## INFORMATION SUPPLIED
** START **

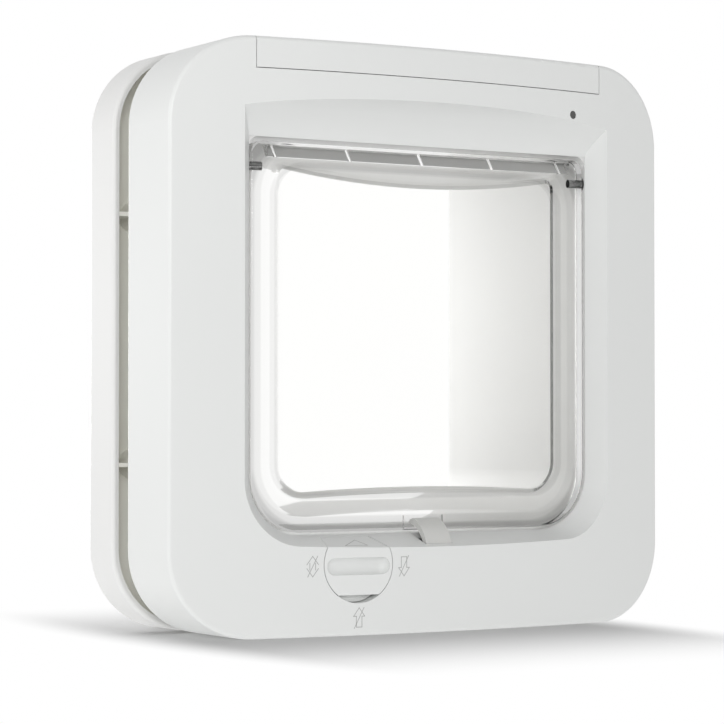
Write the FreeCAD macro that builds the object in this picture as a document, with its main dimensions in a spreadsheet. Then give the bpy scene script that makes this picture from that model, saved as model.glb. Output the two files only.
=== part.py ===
import FreeCAD, Part
import math
import os
import re
import Sketcher

# Cat flap with a microchip lock: an interior unit with a crowned face, a clear flap in a scooped recess,
# a tunnel through the door, and an exterior frame.
# Row frame: x to the right as seen from indoors, y towards the outdoors, z up, in millimetres.
# The origin is under the middle of the whole thing, on the surface that it stands on.

doc = FreeCAD.newDocument("cat_flap")
sheet = doc.addObject("Spreadsheet::Sheet", "sizes")
sheet.Label = "sizes"

# Driving dimensions: the cell's alias, its value and what it is
driving = [
    ("frame_width", 210, "both frames, side to side"),
    ("frame_height", 210, "both frames, bottom to top"),
    ("frame_corner", 30, "radius of the frames' corners"),
    ("housing_depth", 32, "interior unit from its side edge to the door"),
    ("face_crown", 11.7, "how far the middle of the face stands in front of its sides"),
    ("door_gap", 11.4, "door thickness that the two frames are set for"),
    ("outer_depth", 19.2, "exterior frame from the door to its back"),
    ("tunnel_proud", 33.2, "tunnel beyond the exterior frame"),
    ("shell_wall", 2.5, "wall of the housing and the exterior frame"),
    ("edge_round", 1.5, "rounding of the outer edges"),
    ("flap_side", 33.4, "frames' side to the flap's side edge"),
    ("flap_bottom", 36.2, "height of the flap's lower edge"),
    ("flap_drop", 35.7, "frames' top down to the flap's top edge"),
    ("flap_top_corner", 4.8, "radius of the flap's upper corners"),
    ("flap_corner", 20.2, "radius of the flap's lower corners"),
    ("flap_thick", 6.6, "thickness of the flap's rim"),
    ("flap_setback", 1.7, "flap's front behind the side edge of the face"),
    ("flap_gap", 1.0, "gap beside and below the flap"),
    ("flap_gap_above", 1.5, "gap above the flap"),
    ("hinge_drop", 44.5, "frames' top down to the hinge axis"),
    ("pane_side", 12.3, "flap's side edge to the clear window"),
    ("pane_bottom", 50.4, "height of the window's lower edge at its sides"),
    ("pane_drop", 44.8, "frames' top down to the window's top edge at its sides"),
    ("pane_bow_low", 1.5, "rise of the lower edge in the middle"),
    ("pane_bow_high", 4.6, "fall of the top edge in the middle"),
    ("pane_corner", 10, "radius of the window's lower corners"),
    ("pane_thick", 2.6, "thickness of the window"),
    ("pane_step", 2.2, "width of the bevelled step round the window"),
    ("beam_slot_height", 4.1, "height of the groove in the flap's top beam"),
    ("beam_lip", 1.4, "lip above that groove"),
    ("beam_slot_deep", 4.6, "depth of the groove at its top"),
    ("beam_slot_shallow", 1.6, "depth of the groove at its bottom"),
    ("rib_thick", 1.1, "ribs across the groove"),
    ("rib_share", 0.2144, "spacing of those ribs, as a share of the flap's width"),
    ("notch_width", 16.8, "notch in the flap's lower edge for the latch"),
    ("notch_height", 5.4, "height of that notch"),
    ("notch_deep", 1.3, "depth of that notch"),
    ("ear_radius", 3.2, "round ears of the flap at the hinge"),
    ("pin_radius", 1.6, "hinge pins"),
    ("pin_fit", 0.06, "running clearance of pins and shafts"),
    ("pin_depth", 5, "length of a pin inside its ear"),
    ("bush_radius", 2.9, "hinge bushes"),
    ("bush_length", 4.2, "length of a hinge bush"),
    ("recess_side_slope", 0.78, "recess's sides, outwards per millimetre forwards"),
    ("recess_sill_slope", 0.336, "recess's sill, down per millimetre forwards"),
    ("recess_corner_grow", 3, "growth of the recess's corner radius towards the face"),
    ("recess_drop", 24, "frames' top down to the recess's top edge at its corners"),
    ("recess_drop_middle", 19.6, "frames' top down to the recess's top edge in the middle"),
    ("recess_corner_setback", 5.6, "depth of the face at those corners in front of the side edge"),
    ("tunnel_wall", 2.2, "wall of the tunnel"),
    ("tunnel_top_corner", 4, "radius of the tunnel's upper corners"),
    ("tunnel_start", 0.3, "gap between the recess's rim and the tunnel"),
    ("flange_width", 7, "tunnel flange, beyond the tunnel's wall"),
    ("flange_thick", 2.2, "thickness of that flange"),
    ("plate_thick", 2.5, "back plate of the interior unit"),
    ("fit_gap", 0.3, "gap between fixed mouldings"),
    ("cover_side", 31, "frames' side to the battery cover's side"),
    ("cover_drop", 11.3, "frames' top down to the battery cover's lower edge on the face"),
    ("cover_back", 24, "rear edge of the battery cover, behind the face's side edge"),
    ("cover_thick", 2.2, "thickness of the battery cover"),
    ("foot_depth", 9, "feet of the battery cover, front to back"),
    ("seam", 0.3, "gap round the battery cover and the lock"),
    ("cell_radius", 7.25, "battery cell"),
    ("cell_length", 50.5, "battery cell with its cap"),
    ("cell_space", 0.4, "play round a cell"),
    ("tray_wall", 1.2, "wall of the battery tray"),
    ("tray_drop", 22.3, "frames' top down to the tray's underside"),
    ("tray_length", 113, "outer length of the battery tray"),
    ("flange_drop", 7, "frames' top down to the underside of the tray's rim"),
    ("rim_thick", 1.5, "thickness of the tray's rim"),
    ("button_radius", 2.5, "memory button"),
    ("button_side", 8, "battery cover's side to the memory button"),
    ("button_travel", 0.6, "travel of the memory button"),
    ("board_thick", 1.6, "circuit board"),
    ("board_depth", 14, "board's front behind the face's side edge"),
    ("lamp_side", 44.6, "frames' side to the indicator light"),
    ("lamp_drop", 19.9, "frames' top down to the indicator light"),
    ("lamp_radius", 1.4, "light pipe"),
    ("knob_x", -34.9, "place of the four-way lock"),
    ("knob_height", 25.2, "height of the four-way lock's axis"),
    ("knob_radius", 13.4, "four-way lock"),
    ("knob_chord", 10.8, "flat on the lock's edge, from its axis"),
    ("ledge_depth", 3.6, "depth of that flat behind the face"),
    ("knob_back", -0.4, "back of the lock behind the face's side edge"),
    ("groove_length", 25, "finger groove of the lock"),
    ("groove_radius", 3.1, "half the groove's width"),
    ("groove_rise", 0.7, "groove's place below the lock's axis"),
    ("cup_wall", 1.8, "wall of the cup that holds the lock"),
    ("shaft_radius", 3, "shaft behind the lock"),
    ("cam_radius", 6.8, "largest radius of the cam on that shaft"),
    ("cam_width", 3, "width of the cam"),
    ("latch_width", 10.8, "width of the latch"),
    ("latch_thick", 2.2, "thickness of the latch"),
    ("latch_tip", 40.6, "height of the latch's tip"),
    ("latch_reach", 8.6, "front of the latch before the face's side edge"),
    ("latch_foot", 12.6, "height of the latch's lower end"),
    ("latch_travel", 7.6, "travel of the latch"),
    ("outer_latch_travel", 8.4, "travel of the outer latch"),
    ("gear_module", 0.8, "tooth size of pinion and rack"),
    ("pinion_teeth", 12, "teeth of the pinion"),
    ("pinion_height", 17, "height of the pinion's axis"),
    ("pinion_width", 2, "width of the pinion"),
    ("gear_backlash", 0.24, "play between the teeth"),
    ("motor_radius", 5, "half the width of the latch motor"),
    ("motor_length", 20, "latch motor with its gearbox"),
    ("gearbox_length", 9, "gearbox of the latch motor"),
    ("spring_radius", 1.4, "latch spring, over its wire"),
    ("spring_wire", 0.5, "wire of the latch spring"),
    ("spring_turns", 6, "turns of the latch spring"),
    ("screw_side", 16, "frames' side to the frame screws"),
    ("screw_low", 60, "lower frame screws above the base, and upper ones below the top"),
    ("screw_radius", 2, "frame screws"),
    ("screw_head", 3.9, "radius of a frame screw's head"),
    ("boss_radius", 5.6, "bosses round the frame screws"),
    ("boss_reach", 12.5, "bosses of the interior unit, forwards of its plate"),
    ("cap_radius", 4.6, "screw caps"),
    ("cap_thick", 1.4, "thickness of a screw cap"),
    ("small_screw_side", 15, "frames' side to the housing screws"),
    ("small_screw_low", 18, "lower housing screws above the base, and upper ones below the top"),
    ("small_screw_radius", 1.5, "housing screws"),
    ("small_screw_length", 12, "length of a housing screw"),
    ("frame_rib", 1.5, "ribs inside the exterior frame"),
    ("collar_gap", 0.4, "gap between the exterior frame and the tunnel"),
    ("coil_width", 9, "antenna coil along the tunnel"),
    ("coil_thick", 2.4, "build-up of the antenna coil"),
]
for row, (alias, value, note) in enumerate(driving, start=1):
    sheet.set("A%d" % row, alias)
    sheet.set("B%d" % row, str(value))
    sheet.set("C%d" % row, note)
    sheet.setAlias("B%d" % row, alias)
doc.recompute()
aliases = {alias for alias, value, note in driving}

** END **

## YOUR GOAL
Go through the listing above and report how many of its lines contain the word "dimensions", with only the number as output.

## CORRECT ANSWER
2